I am not doubting the chrono speed of your girlfriend but I have a 26 inch draw and shoot a Vipertech at 70lbs and with a 280gr arrow. I am only getting an average of 258fps with three different chronos. Does that sound right? My bow well tuned.



ursonvs said:


> the sierratec or the new selena is not a bad choice at all. my gf is 5"2" with a 22" dl. at only 40 lbs we are getting 250 fps out of 200 gr. arrows. for that little of DL and DW that is truthfully smoking.
> 
> with your short dl you could actually look at the turbotec. don't be afriad of that small brace heigth, cause it would act like a 7 or 8 inch BH to a shorter draw person. with teh turbotec you could actually get away with shooting a 50 lb bow and get the same speeds as the v-tec or trykon at 60lbs if properly setup.


----------



## younghoytlover (Dec 5, 2005)

thanks for the info guys,im not sure though what to get its kinda hard but what sights would all get? and arrow rest? im jw ive been hunting for 2 years with a bow and ive had nothing but misses so im just trying to change the way i shoot,and going to try to shoot better. But once agian thanks for the replies


----------



## reflex_60lb (Dec 30, 2005)

if u have a sight that has yard pins it may hurting ur shot that way

I suck with yard pins so i got one where u have one pin only i shoot a whole lot better than with the yard pins so try that and see if u have any luck u may not have to change ur bow:thumbs_up


----------



## Hoyt PowerTec (Jan 4, 2006)

(See avitar)


----------



## The Hoyt Shooter (Apr 28, 2005)

ProTec all the way. it is an awesome shooting bow from hoyt. get either the xt2000 or the xt3000's tho.


----------



## X Killer (Mar 7, 2005)

I shoot a Hoyt ProElite. It is one of the best hoyts I've ever shoot. I've shoot a banshee, saphire, ultratec and protec. and out of all of them my favorite has got to be the proelite. I suggest the XT 3000, though the XT 2000 are good to. I guess it has more to do with the shooting your going to be doing.


----------



## Reece (Jan 20, 2004)

Target archery (indoor) : Hoyt Protec xt3000
Target archery (outdoor) : Hoyt UltraTec "xt2000" or "xt3000"

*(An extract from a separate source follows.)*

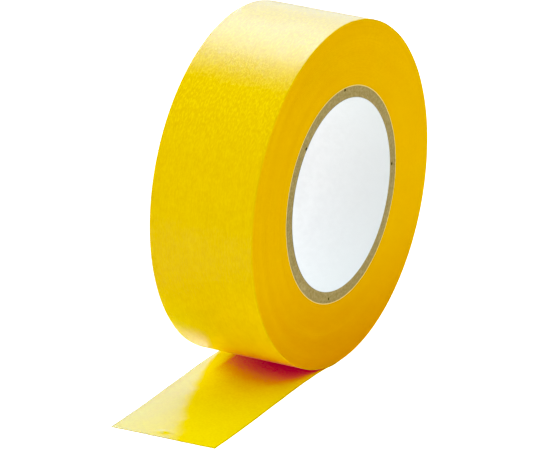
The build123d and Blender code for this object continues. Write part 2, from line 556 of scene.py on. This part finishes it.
def build_lap_layer(name, inner, outer, width_steps, material):
    """One layer of the outermost lap, with softly rounded cut edges."""
    soften = LAP_EDGE_SOFTENING
    across = np.linspace(half_width - soften, -half_width + soften, width_steps + 1)
    profile = np.array(
        [(outer, y) for y in across]
        + [(outer - soften, -half_width), (inner, -half_width), (inner, half_width),
           (outer - soften, half_width)]
    )
    angle, radius, y, whole = ring_grid(profile, 900, CONTACT, LAP_SWEEP)
    radius = radius + lap_waviness(angle, y)
    grain = np.stack([angle * roll_radius, y, radius], axis=-1)
    return ring_piece(name, (angle, radius, y, whole), material, grain)


def build_outer_lap(paper, film):
    backing = build_lap_layer("outer_lap_paper", glue_radius, roll_radius, 72, paper)
    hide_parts("outer_lap_backing")
    glue_inner = glue_radius - (film_height - glue_height)
    glue = build_lap_layer("outer_lap_glue", glue_inner, glue_radius, 2, film)
    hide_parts("outer_lap_adhesive")
    for piece in (backing, glue):
        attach(piece, "tail")


# ---------------------------------------------------------------- tail

BULGE_HEIGHT = 0.49 * MM
BULGE_CREST = 11 * MM
BULGE_FADE = 24 * MM, 37 * MM
BULGE_CLEARANCE = 0.02 * MM
TAIL_REST_HEIGHT = 0.028 * MM
TAIL_WAVES = 0.010 * MM
TAIL_RIPPLES = 0.0035 * MM
TAIL_COLUMNS, TAIL_ROWS = 221, 97
PUCKER_HEIGHT = 0.21 * MM
PUCKER_SIZE = 0.5 * MM, 0.75 * MM
PUCKER_FROM_END = 2.1 * MM
PUCKER_Y = -0.1 * MM


def peel_bulge(out):
    """Height the strip springs up to after it leaves the roll, at a distance out from the contact line."""
    along = out / BULGE_CREST
    spring = BULGE_HEIGHT * along ** 2 * np.exp(2 - 2 * along) * (1 - smooth_step(*BULGE_FADE, out))
    under_roll = roll_radius - np.sqrt(roll_radius ** 2 - np.minimum(out, 12 * MM) ** 2)
    room = np.maximum(under_roll - tape_thickness - BULGE_CLEARANCE, 0)
    return np.where(out > 0, np.minimum(spring, room), 0)


def tail_lift(x, y, length):
    """Height of the tail above the table: the bulge, faint waves and one small pucker near the cut end."""
    place = np.stack([x, y, np.zeros_like(x)], axis=-1)
    waves = TAIL_WAVES * ripples(place, (6 * MM, 5 * MM, 1), seed=41)
    small = TAIL_RIPPLES * ripples(place, (2.2 * MM, 1.6 * MM, 1), seed=42)
    free = smooth_step(2 * MM, 9 * MM, -x)
    across_x = (x + length - PUCKER_FROM_END) / PUCKER_SIZE[0]
    across_y = (y - PUCKER_Y) / PUCKER_SIZE[1]
    pucker = PUCKER_HEIGHT * np.exp(-across_x ** 2 - across_y ** 2)
    return peel_bulge(-x) + free * (TAIL_REST_HEIGHT + waves + small) + pucker


def rim_shade_strength(columns, rows):
    """Strength of the painted shade line on a sheet's cut edges: 1 on its outline, less one row in, and 0
    elsewhere, for its top and then for its bottom.
    """
    strength = np.ones((columns, rows))
    strength[1:-1, 1:-1] = 0.45
    strength[2:-2, 2:-2] = 0.0
    return np.tile(strength.ravel(), 2)


def build_tail_layer(name, bottom, top, material):
    """One layer of the whole tail, from the contact line to the cut end, as a thin closed sheet."""
    length = -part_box("tail_end_backing")[0].x
    starts = plan_corner("tail_backing", 1, -1), plan_corner("tail_backing", 1, 1)
    ends = plan_corner("tail_end_backing", -1, -1), plan_corner("tail_end_backing", -1, 1)
    columns, rows = TAIL_COLUMNS, TAIL_ROWS
    s = np.linspace(0, 1, columns)[:, None, None]
    t = np.linspace(0, 1, rows)[None, :, None]
    near = starts[0] + s * (ends[0] - starts[0])
    far = starts[1] + s * (ends[1] - starts[1])
    plan = near + t * (far - near)
    x, y = plan[..., 0], plan[..., 1]
    lift = tail_lift(x, y, length)
    upper = np.stack([x, y, top + lift], axis=-1)
    lower = np.stack([x, y, bottom + lift], axis=-1)
    count = columns * rows
    faces = grid_faces(columns, rows, False, False)
    faces += [[a + count for a in reversed(face)] for face in faces]
    rim = list(range(rows))
    rim += [j * rows + rows - 1 for j in range(1, columns)]
    rim += [(columns - 1) * rows + i for i in range(rows - 2, -1, -1)]
    rim += [j * rows for j in range(columns - 2, 0, -1)]
    for a, b in zip(rim, rim[1:] + rim[:1]):
        faces.append([a, b, b + count, a + count])
    points = np.concatenate([upper.reshape(-1, 3), lower.reshape(-1, 3)])
    piece = make_piece(name, points, faces, points.copy(), material)
    # The rim attribute holds the film's painted shade line along the cut edges.
    piece.data.attributes.new("rim", "FLOAT", "POINT").data.foreach_set("value", rim_shade_strength(columns, rows))
    return piece


def build_tail(paper, film):
    """The tail's two layers, each one sheet from the contact line to the cut end; the flat run stays on the
    floor.
    """
    backing = build_tail_layer("tail_paper", floor_height, glue_height, paper)
    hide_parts("tail_backing", "tail_end_backing")
    sticky = build_tail_layer("tail_glue", glue_height, film_height, film)
    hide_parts("tail_adhesive", "tail_end_adhesive")
    for piece in (backing, sticky):
        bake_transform(piece)


# ---------------------------------------------------------------- stage

FLOOR_HALF = 3.0
# The floor's own glow, and its share of what the camera sees and of what lights the roll.
FLOOR_GLOW = 1.8
FLOOR_GLOW_SEEN = 0.9
FLOOR_GLOW_CAST = 0.5
BACKDROP_WHITE = 1.1


def build_floor():
    """Pale floor that photographs almost shadowless. Reflections don't show it."""
    mesh = bpy.data.meshes.new("studio_floor")
    half, z = FLOOR_HALF, floor_height - 0.01 * MM
    corners = [(-half, -half, z), (half, -half, z), (half, half, z), (-half, half, z)]
    mesh.from_pydata(corners, [], [(0, 1, 2, 3)])
    floor = bpy.data.objects.new("studio_floor", mesh)
    floor.visible_glossy = False
    bpy.context.scene.collection.objects.link(floor)
    s = Shader("pale_floor")
    s.set(Base_Color=(0.80, 0.80, 0.79, 1), Roughness=0.9, Specular_IOR_Level=0.0)
    glow = s.node("ShaderNodeEmission", {"Color": (1, 1, 1, 1), "Strength": FLOOR_GLOW})
    seen = s.math("MULTIPLY", s.node("ShaderNodeLightPath").outputs["Is Camera Ray"], FLOOR_GLOW_SEEN)
    share = s.math("MAXIMUM", seen, FLOOR_GLOW_CAST)
    both = s.node("ShaderNodeMixShader", {0: share, 1: s.surface.outputs[0], 2: glow.outputs[0]})
    s.tree.links.new(both.outputs[0], s.output.inputs["Surface"])
    mesh.materials.append(s.material)


def build_backdrop():
    """White backdrop for the camera only. Lamps do the lighting."""
    world = bpy.data.worlds.new("white_backdrop")
    bpy.context.scene.world = world
    world.use_nodes = True
    tree = world.node_tree
    seen = tree.nodes.new("ShaderNodeLightPath").outputs["Is Camera Ray"]
    tree.links.new(seen, tree.nodes["Background"].inputs["Strength"])
    tree.nodes["Background"].inputs["Color"].default_value = (*(BACKDROP_WHITE,) * 3, 1)


def lamp(name, middle, facing, size, radiance, tint, for_gloss, sharp=False):
    """Rectangular softbox, for reflections only or for everything else. Its second side is the upright one.
    A sharp one is also found by rays that bounce off a smooth surface, so its reflection has less noise."""
    light = bpy.data.lights.new(name, "AREA")
    light.shape = "RECTANGLE"
    light.size, light.size_y = size
    light.color = tint
    light.energy = 4 * radiance * size[0] * size[1]
    light.cycles.use_multiple_importance_sampling = sharp
    holder = bpy.data.objects.new(name, light)
    holder.location = middle
    holder.rotation_mode = "QUATERNION"
    holder.rotation_quaternion = (-Vector(facing)).to_track_quat("Z", "Y")
    holder.visible_diffuse = not for_gloss
    holder.visible_glossy = for_gloss
    holder.visible_camera = False
    bpy.context.scene.collection.objects.link(holder)


ROOM = 3.0
OVERHEAD_RADIANCE = 1.19
OVERHEAD_TINT = (0.95, 1.05, 1.10)
# Name, direction from the roll in X and Y, and radiance.
WALLS = (
    ("wall_left", (-1, 0), 0.48),
    ("wall_right", (1, 0), 0.72),
    ("wall_front", (0, -1), 0.50),
    ("wall_back", (0, 1), 1.45),
)
WALL_TINT = (1.0, 0.96, 0.93)


def build_room():
    """Soft light from overhead and from four sides, strongest overhead and behind."""
    half = ROOM / 2
    lamp("overhead", (0, 0, half), (0, 0, -1), (ROOM, ROOM), OVERHEAD_RADIANCE, OVERHEAD_TINT, False)
    for name, (x, y), radiance in WALLS:
        middle = (x * half, y * half, half / 2)
        lamp(name, middle, (-x, -y, 0), (ROOM, half), radiance, WALL_TINT, False)


# Blue tints turn the yellow tape's reflection pale, as the highlight is in the photo.
LOW_GLOSS_TINT = (0.30, 0.53, 1.0)
GLOSS_TINT = (0.33, 0.60, 1.0)
# Name, lowest and highest angle in degrees, radiance, tint, and whether it is sharp.
STRIPS = (
    ("low_strip", -6, 34, 2.1, LOW_GLOSS_TINT, True),
    ("middle_strip", 34, 50, 5.4, GLOSS_TINT, False),
    ("high_strip", 50, 77, 6.3, GLOSS_TINT, False),
)
CARD_PLACE = 24 * MM, 49.5 * MM
CARD_SIDE = 80 * MM
CARD_RADIANCE = 1.45
CARD_TINT = (1.0, 1.0, 0.8)


def strip_lamp(name, low, high, radiance, tint, sharp):
    """Reflection softbox parallel to the roll's axis, between two angles round it, on its +X side."""
    middle, half = math.radians((low + high) / 2), math.radians((high - low) / 2)
    way = Vector((math.cos(middle), 0, math.sin(middle)))
    size = (1.2, 2 * math.tan(half))
    lamp(name, way + Vector((0, 0.6, 0)), -way, size, radiance, tint, True, sharp)


def floor_card():
    """Card lying beside the roll at floor height. The underside of the tread reflects it."""
    middle = (*CARD_PLACE, floor_height)
    lamp("floor_card", middle, (0, 0, 1), (CARD_SIDE, CARD_SIDE), CARD_RADIANCE, CARD_TINT, True)


CAMERA_AZIMUTH = math.radians(-60.085)
CAMERA_ELEVATION = math.radians(20.439)
CAMERA_DISTANCE = 957.6 * MM
CAMERA_AIM = Vector((-3.526, 1.733, -5.881)) * MM
CAMERA_LENS = 412.3
BLACK_POINT = 0.029


def build_camera():
    """Long lens, looking down at the roll from the tail's side."""
    level = math.cos(CAMERA_ELEVATION)
    back = Vector((math.sin(CAMERA_AZIMUTH) * level, -math.cos(CAMERA_AZIMUTH) * level,
                   math.sin(CAMERA_ELEVATION)))
    data = bpy.data.cameras.new("camera")
    data.lens = CAMERA_LENS
    data.sensor_width = 36.0
    data.clip_start = 0.05
    data.clip_end = 10.0
    camera = bpy.data.objects.new("camera", data)
    camera.location = back * CAMERA_DISTANCE
    camera.rotation_mode = "QUATERNION"
    camera.rotation_quaternion = (camera.location - CAMERA_AIM).to_track_quat("Z", "Y")
    bpy.context.scene.collection.objects.link(camera)
    bpy.context.scene.camera = camera


def build_grade():
    """Plain display transform with a raised black point, as in a cut-out product photograph."""
    view = bpy.context.scene.view_settings
    view.view_transform = "Standard"
    view.use_curve_mapping = True
    view.curve_mapping.black_level = (BLACK_POINT,) * 3
    view.curve_mapping.update()


def build_stage():
    build_floor()
    build_backdrop()
    build_room()
    for strip in STRIPS:
        strip_lamp(*strip)
    floor_card()
    build_camera()
    build_grade()


# ---------------------------------------------------------------- the object

paper = backing_paper()
film = adhesive_film()
build_core()
build_pack()
build_outer_lap(paper, film)
build_tail(paper, film)
build_stage()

What something foreverything (3D, indoor, outdoor) : Hoyt UltraTec xt3000 limbs!


----------



## dirt tester (Feb 4, 2005)

none shoot a mathews


----------



## HotShot88 (Jul 19, 2005)

Its hard to ask someone else what bow is the best for you. If you think 35 inches is too much for hunting ,then its too much for hunting, if you think 35 inches isnt too much for hunting, then it isnt. Its all up to you. We all have opinions on what bow to shoot, but dont let anyone steer you away from what you like and what feels best for you. You are the one going to be shooting the bow, not us. I suggest shooting as many bows as you can then decide. I'm sure you will like something from the Hoyt line. Good Luck.


----------



## duckubuck (Aug 30, 2003)

I would chose none of them go with MATHEWS........ just my 2 cents


----------



## SAM4HOYT (Mar 1, 2005)

i shoot a hoyt protec and it shoots like a dream. git'r dun:wink:


----------



## rancid69 (Dec 29, 2005)

*turbotec*

because of your draw you will be looking for speed so i would recommend that you go with the turbotec


----------



## Xtecshooter1989 (Oct 9, 2004)

Either of the elite series bows are awesome. Right now i'm shooting an Ultraelite with 3000 limbs and has to be the best bow I have shot yet.


----------



## martincouger3 (Jan 31, 2005)

i got the same measurements and im goin with the protec


----------



## legacyMan22 (Mar 14, 2004)

TURBO TEC 
:banana: 
:RockOn: 
and the reason is bec its :flame: fast 
and this :violin: quiet 

ooo its sweet
and mine is black with all silver o yea it looks sweet 
mike


----------



## Tweedr82 (Jan 31, 2006)

definately the trykon. its a great bow. if you ask any body at a proshop they will tell you that the technology they put into that bow is out of this world. if you read forums on just about anysite anyone that has actually shot the bow has absolutely nothing bad to say about it. i was going to buy on until i shot a tribute. their was no real difference in the way they shot. the tribute actually vibrated alittle more, but i just prefered the compact feel of the tribute as well as rizer height.


----------



## Blankenship (May 1, 2005)

I wouldnt mind shooting a proelite or ultraelite. Anything for targets.


----------



## hoyt shooter 88 (Jun 23, 2005)

bowhuntin_KS said:


> check into the turbotec... its a little more pricey then the other's u listed, but for ur size u couldn't find a faster bow


Be Careful on the Turbotec althogh it is fast but it is also less forgiving. What are you gonna be doing the most of? Hunting or competition? I have a Turbotec in Blue fusion and i cussed at it for at least a month and a half just trying to get to where i was shooting good with it. I would recommend the turbotec more for hunting. And i would say for your size i would go anything above a 35" axle to axle without spiral cams for competition.


----------



## PodunkArcher (Jun 1, 2005)

35-38" ATA is great if you have more than a 28" draw than xt3000 limbs are what you should look at but anything less than that and its kinda pointless because the sting angle wont be as acute as it would be with a longer draw length thats why i shoot an ultratech with XT2000 not 3000 limbs.


----------